Toplum dediğimiz yapı, yalnızca şehirlerden, kurumlardan, nüfus istatistiklerinden ibaret değildir. Asıl belirleyici olan, insanların birbirine duyduğu güven, ortak bir kader duygusu ve adaletin kamusal hayatın temel ilkesi olmasıdır. Bunlar varsa toplum huzurludur. Bu üç değerin aşındığı yerde, toplum çözülmeye başlar. Nasıl ki vücudun bağışıklık sistemi çökünce habis hücreler saldırıya geçer; aynen öyle, toplumsal bağlar zayıfladığında da yıkıcı eğilimler güç kazanır, kurumlar tahrip olur.
Güven, bir toplumun en temel mayasıdır. Güven olmazsa insanlar devlete, birbirine ve kurumlara karşı mesafeli ve kaygılı hâle gelir. Hobbes’un meşhur doğa durumu tasvirinde olduğu gibi, herkesin herkesle savaştığı bir ortama doğru evrilme riski doğar. Türkiye’de son yıllarda gözlemlediğimiz toplumsal kutuplaşma, medya diliyle kışkırtılan ötekileştirme ve sosyal medyada yayılan düşmanlık dili, bu güven aşınmasının ne derece tehlikeli bir hâl aldığını gösteriyor.

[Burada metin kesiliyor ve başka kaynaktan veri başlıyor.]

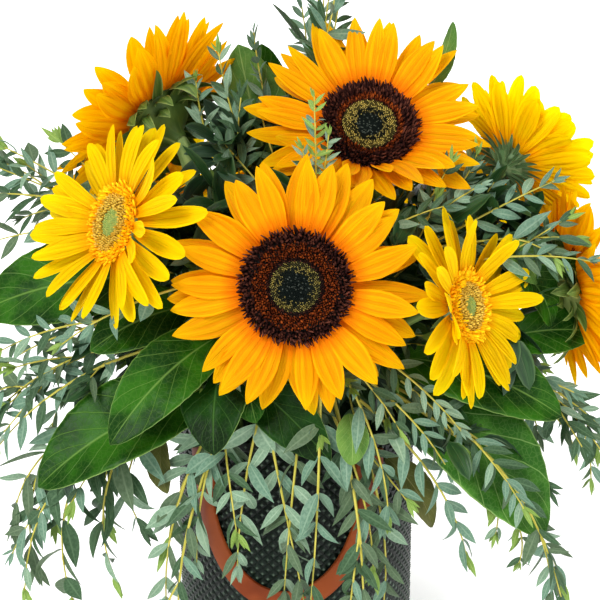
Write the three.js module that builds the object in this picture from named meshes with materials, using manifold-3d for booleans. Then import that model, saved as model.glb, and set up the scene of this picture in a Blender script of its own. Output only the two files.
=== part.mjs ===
// A round arrangement of cut sunflowers and gerberas in a cylindrical pot, with salal
// leaves and eucalyptus sprays. Millimetres, +Z up. The origin is the centre of the pot's
// underside, and a bearing is measured in degrees round the pot's axis, from the front (-Y)
// towards the right (+X).

import * as THREE from "three";
import { mergeVertices } from "three/addons/utils/BufferGeometryUtils.js";
import Module from "manifold-3d";

const wasm = await Module();
wasm.setup();

// ---- driving dimensions -------------------------------------------------------------

const CLEARANCE = 0.35;          // gap kept between touching pieces

const POT = { radius: 74, height: 155, wall: 3, floor: 4, sides: 28 };
const FOAM = { topBelowRim: 14 };
const STEM_FOOT_HEIGHT = 92;     // the stems are pushed this far down into the foam
const STEM = { sides: 6, steps: 5 };

const HANDLE = {
  width: 13, thickness: 2.6,     // flat strap
  standoff: 0.9,                 // from the pot's radius, as both are faceted
  halfSpan: 42,                  // degrees from its middle to each tab
  top: 133, drop: 80,            // height of its ends, and how far it hangs
  steps: 12, endTurn: 0.02,      // pieces along its bow, and where the bow starts, in radians
  tabWidth: 20, tabHeight: 26, tabThickness: 3.4,
};
const HANDLES = [
  { name: "handle_front", bearing: -6 },
  { name: "handle_back", bearing: 174 },
];

// A bloom's radius is measured over its rays. The profiles run from the back of the head
// to its face, as radius and height, in parts of the disc's radius.
const KINDS = {
  sunflower: {
    disc: 31, stemFoot: 4.6, stemTop: 4.4, rayThickness: 6, rayEdge: 2.2, cup: 0.10,
    headColor: 0x3a1d14, rayColor: 0xffb012,
    profile: [[0, -0.62], [0.3, -0.62], [1, -0.14], [0.9, 0.17], [0, 0.1]],
  },
  gerbera: {
    disc: 19, stemFoot: 3.2, stemTop: 2.8, rayThickness: 4, rayEdge: 1.8, cup: 0.04,
    headColor: 0x9a9a30, rayColor: 0xffd200,
    profile: [[0, -0.74], [0.3, -0.74], [1, -0.14], [0.85, 0.22], [0, 0.2]],
  },
};

// at: bearing, reach and height of the disc; face: bearing and rise of the way it looks;
// foot: bearing and reach of its stem in the foam; climb: how far the stem rises before it
// leans; neck: how far behind the head it has turned to meet it.
const BLOOMS = [
  { name: "sunflower_front", kind: "sunflower", radius: 71, at: [0, 112, 266], face: [0, 18],
    foot: [-4, 40], climb: 110, neck: 50 },
  { name: "sunflower_top", kind: "sunflower", radius: 70, at: [60, 50, 338], face: [6, 41],
    foot: [20, 12], climb: 130, neck: 60 },
  { name: "sunflower_left", kind: "sunflower", radius: 69, at: [-97, 88, 335], face: [-127, 27],
    foot: [-94, 58], climb: 185, neck: 22 },
  { name: "sunflower_right", kind: "sunflower", radius: 62, at: [85, 168, 237], face: [104, 6],
    foot: [88, 46], climb: 90, neck: 45 },
  { name: "sunflower_back", kind: "sunflower", radius: 68, at: [168, 98, 292], face: [176, 33],
    foot: [172, 28], climb: 120, neck: 60 },
  { name: "gerbera_left", kind: "gerbera", radius: 60, at: [-52, 131, 294], face: [-56, 22],
    foot: [-44, 48], climb: 130, neck: 50 },
  { name: "gerbera_right", kind: "gerbera", radius: 55, at: [46, 136, 249], face: [57, 16],
    foot: [42, 48], climb: 95, neck: 45 },
  { name: "gerbera_far_right", kind: "gerbera", radius: 54, at: [94, 134, 309], face: [133, 22],
    foot: [118, 40], climb: 130, neck: 45 },
  { name: "gerbera_back_left", kind: "gerbera", radius: 56, at: [-137, 138, 262], face: [-138, 24],
    foot: [-140, 44], climb: 105, neck: 50 },
  { name: "gerbera_back_right", kind: "gerbera", radius: 54, at: [132, 146, 236], face: [136, 18],
    foot: [144, 46], climb: 90, neck: 50 },
];

// A ring of rays swells and narrows by `tipDepth` at each of its tips, by `drift` in three
// broad waves, and rises and falls by `sway` millimetres.
const RAY_RING = { sides: 20, tips: 10, tipDepth: 0.045, drift: 0.03, sway: 2, headSides: 12 };

// from and to: bearing, reach and height of a leaf's or a mass's two ends; arch: how far its
// middle bows outwards; roll: how far a leaf is turned about its midrib.
const LEAF = { thickness: 1.2, fold: 0.3, narrowest: 0.05, crown: 0.88, fullness: 0.85, rows: 5 };
const LEAVES = [
  { name: "leaf_left", from: [-70, 92, 246], to: [-83, 194, 222], width: 50, arch: 8, roll: -48 },
  { name: "leaf_left_inner", from: [-48, 78, 236], to: [-55, 145, 218], width: 36, arch: 6, roll: -40 },
  { name: "leaf_front_left", from: [-29, 80, 226], to: [-41, 160, 175], width: 38, arch: 10, roll: -34 },
  { name: "leaf_low_left", from: [-38, 82, 184], to: [-58, 178, 137], width: 46, arch: 12, roll: -32 },
  { name: "leaf_front", from: [-31, 80, 212], to: [-22, 124, 166], width: 40, arch: 8, roll: -8 },
  { name: "leaf_front_low", from: [-24, 80, 200], to: [11, 107, 158], width: 32, arch: 8, roll: 24 },
  { name: "leaf_right", from: [48, 82, 204], to: [66, 173, 172], width: 44, arch: 9, roll: 34 },
  { name: "leaf_low_right", from: [46, 78, 190], to: [60, 172, 102], width: 50, arch: 12, roll: 38 },
  { name: "leaf_crest", from: [-150, 22, 286], to: [-142, 58, 374], width: 46, arch: 4, roll: -38 },
  { name: "leaf_back_left", from: [-172, 84, 212], to: [-168, 176, 176], width: 44, arch: 10, roll: -16 },
  { name: "leaf_back_right", from: [112, 90, 202], to: [112, 184, 150], width: 42, arch: 12, roll: 20 },
];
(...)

Oysa bir toplumun kendini “biz” olarak hissedebilmesi için bireylerin sadece kendi çıkarlarını değil, birlikte yaşadığı insanların da iyiliğini gözetmesi gerekir. Fakat son yıllarda kimlik temelli siyaset, bu ortak “biz” duygusunun altını oyuyor. Etnik, dini ya da ideolojik aidiyetler anayasal yurttaşlık kimliğinin önüne geçtiğinde, toplum ortak hedefler etrafında kenetlenemez hâle gelir. Oysa Cumhuriyetimizin kuruluş felsefesi, farklılıkları bastırmak değil, yurttaşlık temelinde eşitlemekti.
Adalet ise bu üçlünün belki de en kırılgan ama en belirleyici olanıdır. İnsanlar yalnızca mahkeme kararlarına değil, günlük hayatta da eşit ve adil muamele gördüklerine inanmak isterler. John Rawls’un işaret ettiği gibi, adaletin sağlanmadığı yerde toplumsal sözleşme çöker. Türkiye’de hukuk sistemine olan güvenin zedelenmesi, özellikle yargının tarafsızlığına ilişkin tartışmalar, vatandaşın devletle olan bağını gevşetmektedir. Bu da hem siyasi hem toplumsal kutuplaşmayı besleyen bir unsur hâline gelmektedir.
İşte burada devletin rolü belirleyici hâle gelir. Bizim siyaset geleneğimizde devletin halkına hizmet etmesi bir lütuf değil, görevdir. Osmanlı’da bu anlayış “reaya”ya zulmetmeme ilkesiyle kurumsallaşmıştı. Cumhuriyet bunu hukuk devrimiyle çağdaş zemine taşıdı. Türk-İslam siyaset kültüründe “hadim devlet” anlayışı, yönetenin toplumun hizmetkârı olduğunu ifade eder. Bugün ise bu anlayışın yerini zaman zaman “buyuran devlet” tarzı bir yönetsel refleksin aldığı görülüyor. Bu durum, devlet ile toplum arasındaki psikolojik ve siyasal mesafeyi artırıyor.
Türkiye’nin önündeki temel mesele, güven, dayanışma ve adalet gibi müşterek değerleri yeniden canlandırmaktır. Bu da ancak kurumların tarafsızlığıyla, hukukun üstünlüğüyle ve kapsayıcı bir yurttaşlık anlayışıyla mümkündür. Devletin yeniden hadim vasfına dönmesi, siyasetin kimlikler üzerinden değil ortak gelecek fikri üzerinden yapılması ve adaletin herkes için eşit biçimde işlemesi, toplumsal barışın temelidir.
Toplumlar, bu değerler üzerine kurulur. Güvenin yerine korku, dayanışmanın yerine ayrışma, adaletin yerine keyfilik geçtiğinde, artık bir toplumdan değil, yalnızca yan yana yaşamak zorunda kalan gruplardan söz edilebilir. Türkiye’nin güçlü yarınlara ulaşması, bu üç değeri yeniden içselleştirmesine bağlıdır. Çünkü bir ülkenin harcı, rakamlardan değil; insani ve ahlaki değerlerden oluşur.